---- Data block

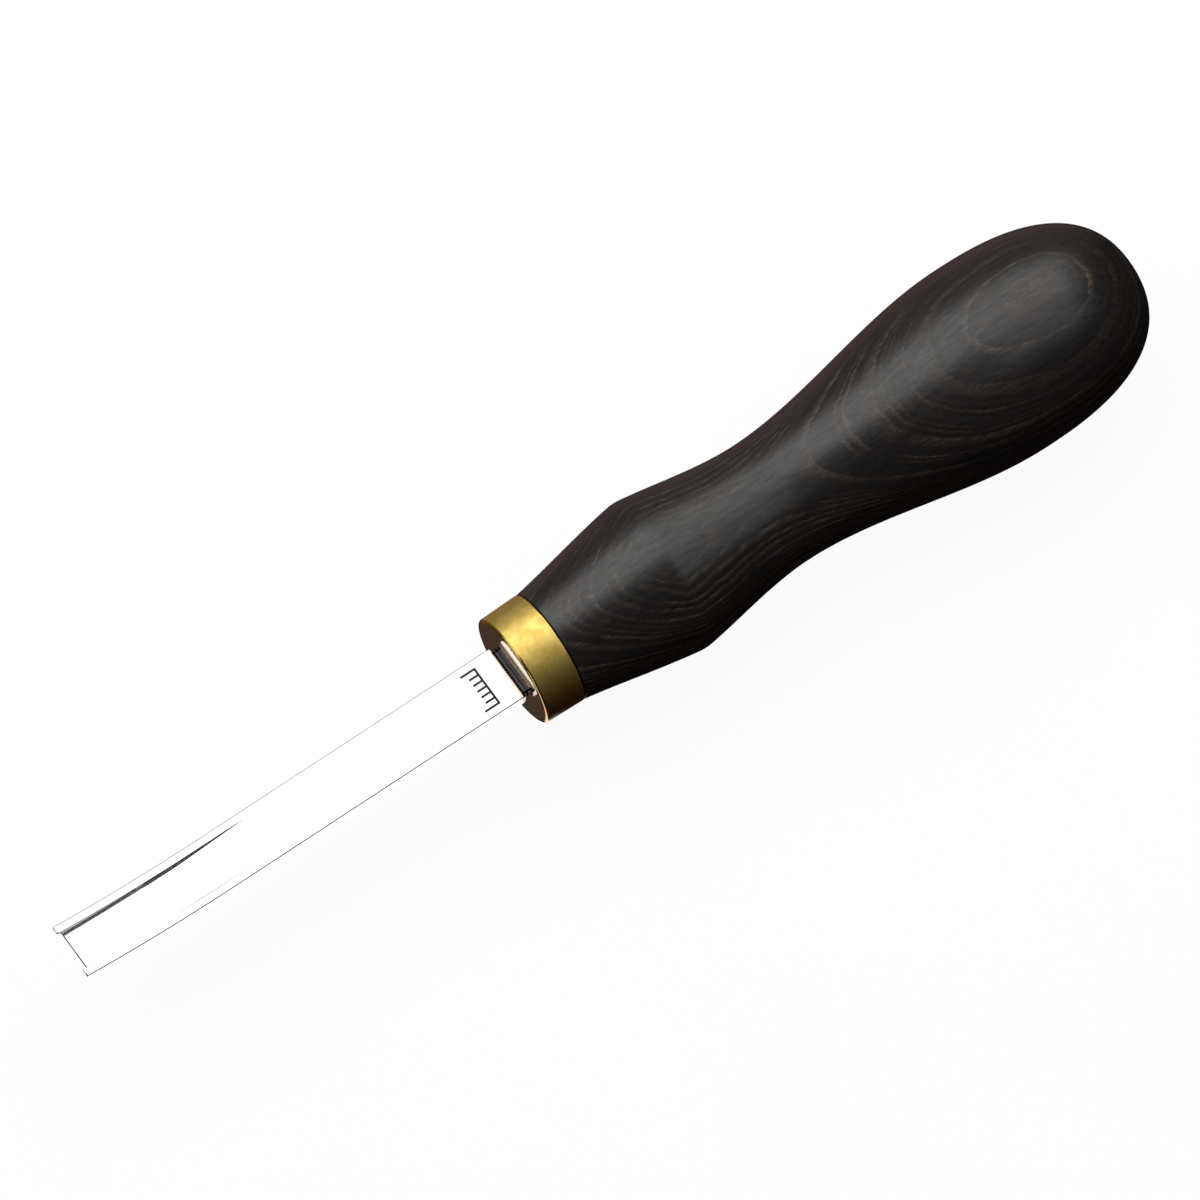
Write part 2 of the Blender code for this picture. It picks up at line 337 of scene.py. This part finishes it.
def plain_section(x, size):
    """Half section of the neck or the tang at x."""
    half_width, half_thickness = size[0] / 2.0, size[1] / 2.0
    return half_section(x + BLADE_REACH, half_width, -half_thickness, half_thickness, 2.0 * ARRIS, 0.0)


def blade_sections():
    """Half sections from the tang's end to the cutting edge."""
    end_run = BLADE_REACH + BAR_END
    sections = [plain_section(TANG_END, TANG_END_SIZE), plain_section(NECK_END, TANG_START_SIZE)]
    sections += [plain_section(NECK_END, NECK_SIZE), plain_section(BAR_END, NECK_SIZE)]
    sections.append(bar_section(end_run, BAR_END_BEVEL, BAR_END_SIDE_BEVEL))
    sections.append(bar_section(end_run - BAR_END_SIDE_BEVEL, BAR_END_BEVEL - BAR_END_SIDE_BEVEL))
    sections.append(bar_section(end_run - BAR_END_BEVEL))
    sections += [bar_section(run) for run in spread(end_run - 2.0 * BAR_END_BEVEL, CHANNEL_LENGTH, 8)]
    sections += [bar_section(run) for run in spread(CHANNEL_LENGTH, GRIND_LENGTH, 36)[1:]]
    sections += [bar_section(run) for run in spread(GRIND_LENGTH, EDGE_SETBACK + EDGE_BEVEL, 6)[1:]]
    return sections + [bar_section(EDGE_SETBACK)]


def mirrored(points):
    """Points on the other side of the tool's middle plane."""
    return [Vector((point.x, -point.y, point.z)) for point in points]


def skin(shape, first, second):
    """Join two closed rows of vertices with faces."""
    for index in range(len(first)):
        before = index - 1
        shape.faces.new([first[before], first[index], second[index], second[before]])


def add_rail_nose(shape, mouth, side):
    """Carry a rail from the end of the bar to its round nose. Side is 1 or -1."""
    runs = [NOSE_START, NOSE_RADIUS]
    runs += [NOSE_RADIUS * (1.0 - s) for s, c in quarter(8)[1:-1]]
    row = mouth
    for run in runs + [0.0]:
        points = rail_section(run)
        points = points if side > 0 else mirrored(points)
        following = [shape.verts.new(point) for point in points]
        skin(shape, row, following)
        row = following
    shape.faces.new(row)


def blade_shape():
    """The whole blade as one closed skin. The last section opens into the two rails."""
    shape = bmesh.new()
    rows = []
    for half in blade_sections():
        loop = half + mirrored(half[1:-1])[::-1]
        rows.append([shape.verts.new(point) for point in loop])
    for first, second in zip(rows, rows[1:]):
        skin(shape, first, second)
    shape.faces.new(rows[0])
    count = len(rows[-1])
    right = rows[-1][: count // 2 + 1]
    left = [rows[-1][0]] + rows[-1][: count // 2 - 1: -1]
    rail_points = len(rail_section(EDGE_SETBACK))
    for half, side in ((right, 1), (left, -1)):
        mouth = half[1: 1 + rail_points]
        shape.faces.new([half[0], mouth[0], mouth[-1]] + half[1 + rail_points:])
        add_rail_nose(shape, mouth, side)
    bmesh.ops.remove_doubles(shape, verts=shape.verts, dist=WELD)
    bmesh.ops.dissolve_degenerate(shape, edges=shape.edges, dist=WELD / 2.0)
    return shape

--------

■ **What you have to do**
Reproduce each line of the material above precisely.

■ **Result of this task**
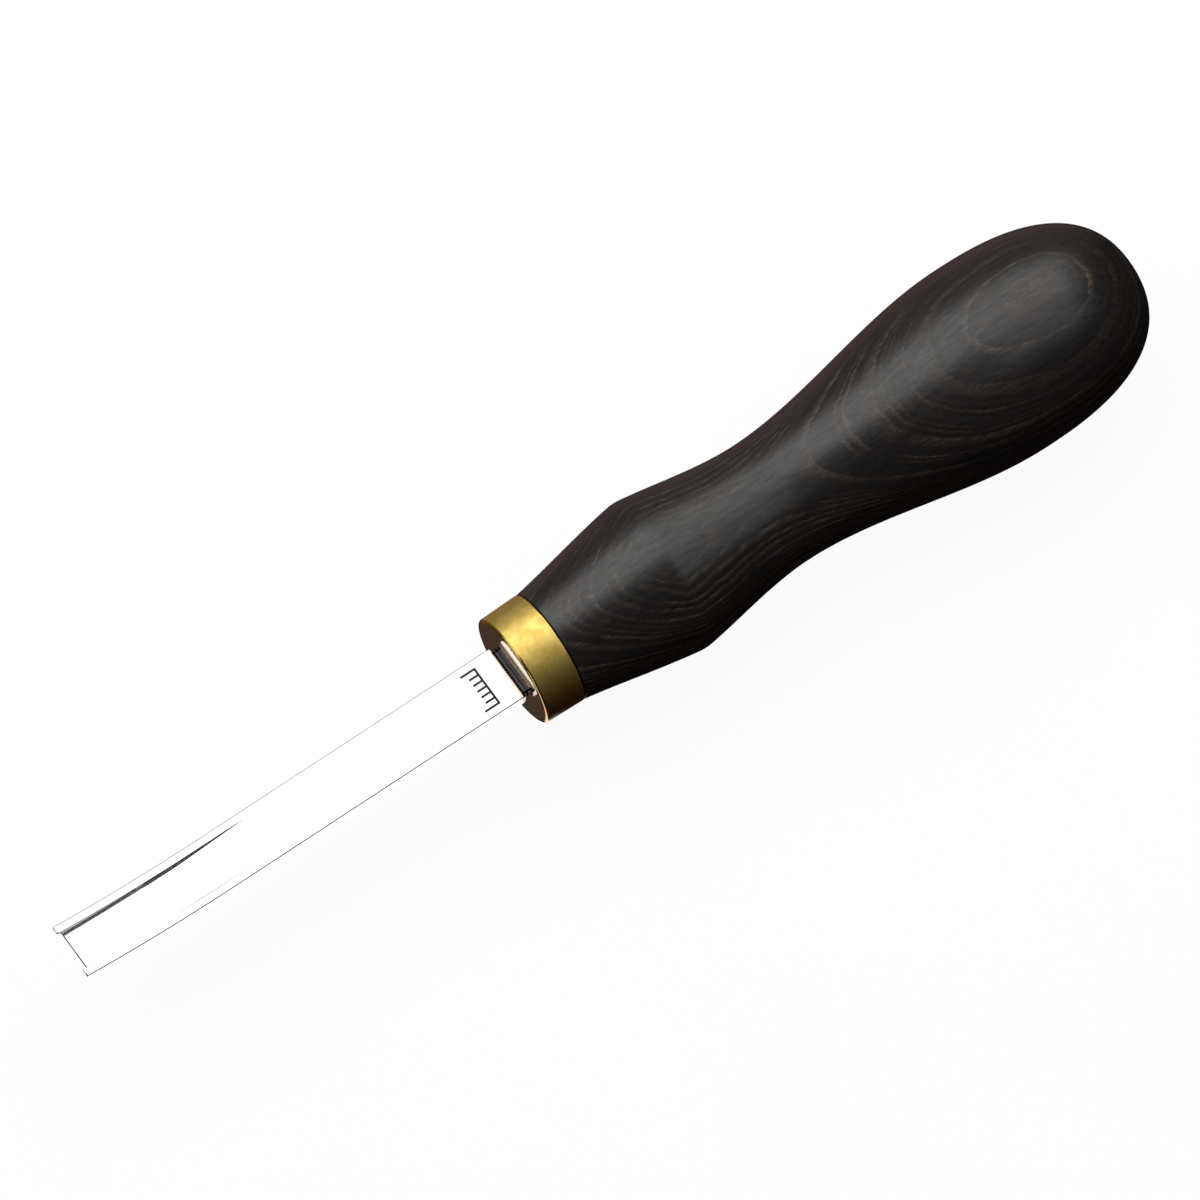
Write part 2 of the Blender code for this picture. It picks up at line 337 of scene.py. This part finishes it.
def plain_section(x, size):
    """Half section of the neck or the tang at x."""
    half_width, half_thickness = size[0] / 2.0, size[1] / 2.0
    return half_section(x + BLADE_REACH, half_width, -half_thickness, half_thickness, 2.0 * ARRIS, 0.0)


def blade_sections():
    """Half sections from the tang's end to the cutting edge."""
    end_run = BLADE_REACH + BAR_END
    sections = [plain_section(TANG_END, TANG_END_SIZE), plain_section(NECK_END, TANG_START_SIZE)]
    sections += [plain_section(NECK_END, NECK_SIZE), plain_section(BAR_END, NECK_SIZE)]
    sections.append(bar_section(end_run, BAR_END_BEVEL, BAR_END_SIDE_BEVEL))
    sections.append(bar_section(end_run - BAR_END_SIDE_BEVEL, BAR_END_BEVEL - BAR_END_SIDE_BEVEL))
    sections.append(bar_section(end_run - BAR_END_BEVEL))
    sections += [bar_section(run) for run in spread(end_run - 2.0 * BAR_END_BEVEL, CHANNEL_LENGTH, 8)]
    sections += [bar_section(run) for run in spread(CHANNEL_LENGTH, GRIND_LENGTH, 36)[1:]]
    sections += [bar_section(run) for run in spread(GRIND_LENGTH, EDGE_SETBACK + EDGE_BEVEL, 6)[1:]]
    return sections + [bar_section(EDGE_SETBACK)]


def mirrored(points):
    """Points on the other side of the tool's middle plane."""
    return [Vector((point.x, -point.y, point.z)) for point in points]


def skin(shape, first, second):
    """Join two closed rows of vertices with faces."""
    for index in range(len(first)):
        before = index - 1
        shape.faces.new([first[before], first[index], second[index], second[before]])


def add_rail_nose(shape, mouth, side):
    """Carry a rail from the end of the bar to its round nose. Side is 1 or -1."""
    runs = [NOSE_START, NOSE_RADIUS]
    runs += [NOSE_RADIUS * (1.0 - s) for s, c in quarter(8)[1:-1]]
    row = mouth
    for run in runs + [0.0]:
        points = rail_section(run)
        points = points if side > 0 else mirrored(points)
        following = [shape.verts.new(point) for point in points]
        skin(shape, row, following)
        row = following
    shape.faces.new(row)


def blade_shape():
    """The whole blade as one closed skin. The last section opens into the two rails."""
    shape = bmesh.new()
    rows = []
    for half in blade_sections():
        loop = half + mirrored(half[1:-1])[::-1]
        rows.append([shape.verts.new(point) for point in loop])
    for first, second in zip(rows, rows[1:]):
        skin(shape, first, second)
    shape.faces.new(rows[0])
    count = len(rows[-1])
    right = rows[-1][: count // 2 + 1]
    left = [rows[-1][0]] + rows[-1][: count // 2 - 1: -1]
    rail_points = len(rail_section(EDGE_SETBACK))
    for half, side in ((right, 1), (left, -1)):
        mouth = half[1: 1 + rail_points]
        shape.faces.new([half[0], mouth[0], mouth[-1]] + half[1 + rail_points:])
        add_rail_nose(shape, mouth, side)
    bmesh.ops.remove_doubles(shape, verts=shape.verts, dist=WELD)
    bmesh.ops.dissolve_degenerate(shape, edges=shape.edges, dist=WELD / 2.0)
    return shape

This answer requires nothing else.